E era uma delícia mesmo. Além de ter os sabores diferentes em cada pedaço, os formatos coloridos me enfeitiçaram. Estrelinha vermelha, lua verde, bolinha amarela. Lúdico e saboroso.
Fiquei horas contemplando aqueles sabores e visões que me davam condição de deus.
Por fim, adormeci profundamente.
Ao acordar, estava num canto da casa, deitado no chão. Olhei para os lados e vi que estava em casa. Menos mal.
Senti uma vontade forte de mijar. Fui em direção ao banheiro, subi na caixa de areia e ali mesmo me aliviei. Com os pés, joguei areia em cima do que fiz. Estranhei muito, mas foi divertido. Olhei para o lado e meu gato apareceu na porta do banheiro. Olhou para mim e disse “bom dia, meu nego”. Levantou a tampa da privada e se aliviou, em pé. Sim, meu gato falou comigo, mijou em pé, e ainda por cima na minha privada.
Achei que tinha enlouquecido.
Saí correndo para a sala, olhei para a mesa e subi. Ao lado do vaso adormeci mais uma vez, com uma sensação boa demais para ser verdade. Por isso, era melhor dormir. E de qualquer jeito eu prefiro as noites para ficar acordado caçando aquele cara que virou barata.

27.11.08

Sobe

Jorrou as últimas lágrimas diante de quem não merecia.
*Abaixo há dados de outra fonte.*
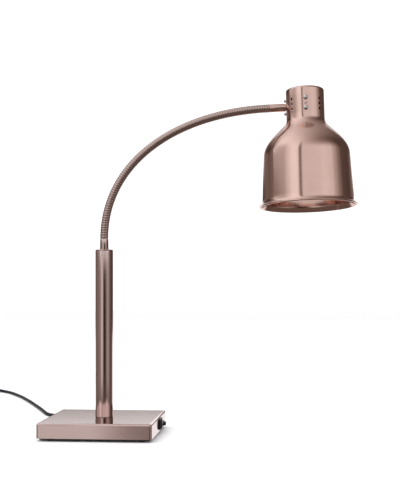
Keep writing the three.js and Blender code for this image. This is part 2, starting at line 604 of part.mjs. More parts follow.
// A U-shaped strap across the neck: the web carries the lampholder, the legs are screwed to the neck.
function socketBracket() {
  const { width, sheet, face, top, bottom } = BRACKET;
  const strap = cut(block(-width / 2, width / 2, -face, face, bottom, top), [
    block(-width, width, -face + sheet, face - sheet, bottom - 1, top - sheet),
  ]);
  const holes = [-1, 1].flatMap((side) => [-1, 1].map((row) => aim(
    rod(BRACKET_SCREW.r + GAP, 25, 40, 10), [0, side, 0], [0, 0, row * VENT.spacing],
  )));
  const rivetHole = aim(rod(RIVET.r + GAP, 25, 40, 8), [0, -1, 0], [0, 0, 0]);
  return cut(strap, [...holes, rivetHole, rod(NIPPLE.r + GAP, 20, 30, 16)]);
}
add('socket_bracket', socketBracket(), STEEL, head);

for (const [place, side] of [['front', -1], ['back', 1]]) {
  for (const [level, row] of [['upper', 1], ['lower', -1]]) {
    const screw = panHead(BRACKET_SCREW.r, 6.5, BRACKET_SCREW.headR, BRACKET_SCREW.headHeight);
    const seat = [0, side * (SHADE.neckR + GAP), row * VENT.spacing];
    add(`bracket_screw_${place}_${level}`, aim(screw, [0, side, 0], seat), NICKEL, head);
  }
}
const rivet = panHead(RIVET.r, RIVET.length, RIVET.headR, RIVET.headHeight);
add('bracket_rivet', aim(rivet, [0, -1, 0], [0, -SHADE.neckR - GAP, 0]), NICKEL, head);

function lampholder() {
  const { r, top, bottom, cavityR, cavityTop } = HOLDER;
  return turned([
    [0, cavityTop], [cavityR - 4, cavityTop], [cavityR, cavityTop - 4], [cavityR, bottom], [r - 1.5, bottom],
    [r, bottom + 1.5], [r, top - 4], [r - 3, top], [NIPPLE.r, top], [NIPPLE.r, BRACKET.top + 2.6],
    [0, BRACKET.top + 2.6],
  ]);
}
add('lampholder', lampholder(), PORCELAIN, head);

// The lamp: a screw cap and a reflector envelope, open where the cap holds it.
function lampCap() {
  const { capR, capTop, capBottom } = LAMP;
  return turned([
    [0, capTop - 1.2], [4, capTop - 1.2], [5.5, capTop - 3], [capR - 1.2, capTop - 6], [capR - 1, capBottom],
    [capR, capBottom], [capR, capTop - 5.2], [7, capTop - 2], [4.6, capTop], [0, capTop],
  ], 20);
}
add('lamp_cap', lampCap(), BRASS, head);

function lampGlass() {
  const line = new THREE.Path();
  line.moveTo(LAMP.capR - 1.6, LAMP.capBottom + 9);
  line.lineTo(LAMP.capR - 1.6, LAMP.capBottom - 2);
  line.quadraticCurveTo(15, -27, 17, -32);
  line.bezierCurveTo(20, -52, LAMP.maxR, -84, LAMP.maxR, LAMP.maxZ);
  line.bezierCurveTo(LAMP.maxR, -142, 35, LAMP.faceZ, 0, LAMP.faceZ);
  const { outer, inner } = shell(line, 4, LAMP.glass);
  inner[inner.length - 1] = [0, LAMP.faceZ + LAMP.glass];
  return turned([...outer.reverse(), ...inner], 24);
}
add('lamp_glass', lampGlass(), LAMP_GLASS, head);

const headRoute = [
  [-HEAD.armReach - ARM.endStub + ARM.gap, 0, -0.5], [-50, 0, 0], [-30, 0, 0], [-24.5, 0, 0.2],
  [-21.3, 0, 2.6], [-20.4, 0, 8], [-20.4, 0, 14], [-19.8, 0, 19.5], [-17.3, 0, 23.6],
  [-13.6, 0, 25.1], [-10.9, 0, 24.1], [-10.2, 0, 22.8], [-10.2, 0, HOLDER.top + GAP],
];
add('lead_head', lead(headRoute, LEAD_R - 0.3, 26), LEAD_SLEEVE, head);

// Centre the lamp's own box, without the cord, over the origin.
const footprint = new THREE.Box3().setFromObject(stand, true).getCenter(new THREE.Vector3());
lamp.position.set(-footprint.x, -footprint.y, 0);

export default lamp;
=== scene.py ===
"""Looks of a gooseneck heat lamp warmer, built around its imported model.

Metres, +Z up, +X from the column towards the shade. Sections: camera, cord, tools, materials, pieces, studio.
"""

import json
import math

import bmesh
import bpy
from mathutils import Matrix, Vector


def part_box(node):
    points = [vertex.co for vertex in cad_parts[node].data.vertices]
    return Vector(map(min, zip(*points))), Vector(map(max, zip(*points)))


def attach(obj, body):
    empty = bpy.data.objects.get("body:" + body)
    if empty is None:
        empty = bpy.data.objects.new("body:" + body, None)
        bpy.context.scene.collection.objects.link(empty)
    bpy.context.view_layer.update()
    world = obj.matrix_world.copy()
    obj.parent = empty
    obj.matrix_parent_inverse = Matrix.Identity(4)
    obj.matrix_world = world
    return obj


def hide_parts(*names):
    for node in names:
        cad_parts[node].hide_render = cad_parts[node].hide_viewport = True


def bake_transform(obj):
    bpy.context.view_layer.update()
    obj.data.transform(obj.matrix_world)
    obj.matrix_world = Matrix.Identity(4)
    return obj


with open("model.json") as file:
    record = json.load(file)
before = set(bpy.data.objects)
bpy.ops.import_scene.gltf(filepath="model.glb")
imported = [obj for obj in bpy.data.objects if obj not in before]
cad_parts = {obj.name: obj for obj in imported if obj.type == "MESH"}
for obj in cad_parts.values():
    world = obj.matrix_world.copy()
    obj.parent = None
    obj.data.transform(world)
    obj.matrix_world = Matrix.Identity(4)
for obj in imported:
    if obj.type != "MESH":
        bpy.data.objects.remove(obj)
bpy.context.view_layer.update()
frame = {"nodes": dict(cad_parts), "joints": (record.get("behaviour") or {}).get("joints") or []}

MM = 0.001
column_low, column_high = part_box("column")
AXIS_X = (column_low.x + column_high.x) / 2
COLUMN = Matrix.Translation((AXIS_X, 0, 0))


def by_column(x, y, z):
    """A point given from the foot of the column's axis."""
    return Vector((AXIS_X + x, y, z))


# ---- Camera ----
EYE = by_column(0.319, -1.709, 0.257)
YAW = math.radians(4.8)
FOCAL = 69.15
SHIFT_UP = 0.0943

camera_data = bpy.data.cameras.new("camera")
camera_data.lens = FOCAL
camera_data.shift_y = SHIFT_UP
camera = bpy.data.objects.new("camera", camera_data)
camera.location = EYE
camera.rotation_euler = (math.pi / 2, 0, YAW)
bpy.context.scene.collection.objects.link(camera)
bpy.context.scene.camera = camera

# ---- Mains cord: along the floor, round the coil, and over its edge into the plug ----
CORD_DIAMETER = 0.007
FLOOR_LINE = CORD_DIAMETER / 2 + 0.0002
CORD_RUN = [
    (-0.060, 0.1314, 0.018), (-0.060, 0.146, 0.017), (-0.0615, 0.160, 0.0135), (-0.066, 0.174, 0.0086),
    (-0.075, 0.187, 0.005), (-0.089, 0.1975, FLOOR_LINE), (-0.106, 0.204, FLOOR_LINE),
    (-0.124, 0.209, FLOOR_LINE), (-0.142, 0.217, FLOOR_LINE), (-0.157, 0.2295, FLOOR_LINE),
    (-0.169, 0.248, FLOOR_LINE), (-0.182, 0.279, FLOOR_LINE), (-0.204, 0.332, FLOOR_LINE),
    (-0.230, 0.391, FLOOR_LINE), (-0.255, 0.447, FLOOR_LINE), (-0.281, 0.502, FLOOR_LINE),
    (-0.305, 0.551, FLOOR_LINE), (-0.330, 0.597, FLOOR_LINE), (-0.353, 0.636, FLOOR_LINE),
    (-0.376, 0.668, FLOOR_LINE), (-0.394, 0.6865, FLOOR_LINE + 0.0004), (-0.4112, 0.7027, FLOOR_LINE + 0.001),
]
coil_low, coil_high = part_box("cord_coil")
COIL = (coil_low + coil_high) / 2
COIL_OUTER_TURN = (coil_high.y - coil_low.y) / 2 - CORD_DIAMETER / 2 - 0.0002
COIL_INNER_TURN = COIL_OUTER_TURN - CORD_DIAMETER - 0.0002
COIL_LAYERS = [coil_low.z + layer * CORD_DIAMETER for layer in (0.5, 1.58, 2.44)]
COIL_ENTRY = math.radians(46.7)
COIL_EXIT = math.pi
plug_low, plug_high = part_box("plug_body")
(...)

Consumiu seus derradeiros gestos em busca do que nunca alcançaria. Elevou-se ao topo da humilhação após ensaiar um nada-a-perder. E lá, debruçado sobre o parapeito do décimo andar, calculou o quanto de culpa cada um dos responsáveis pela sua desgraça carregaria pelo resto da vida. Por um momento, acovardou-se. Avaliou o estrago ao descer na recepção do prédio e ver o local onde teria caído. Sentiu prazer, como se visse realizado seu desejo de vingança. E assim, saiu pela rua a pensar na repercussão de seus atos, deixando sempre claro para si mesmo que ainda não havia desistido.
Parou num bar, encheu um copo, respirou, engoliu e sentiu algo estranhamente bom. Olhou para o lado e viu que ela o observava. Um sorriso. A retribuição do sorriso.
Estavam renovados seus estoques de lágrimas e gestos, e construiu-se mais um andar em seu edifício.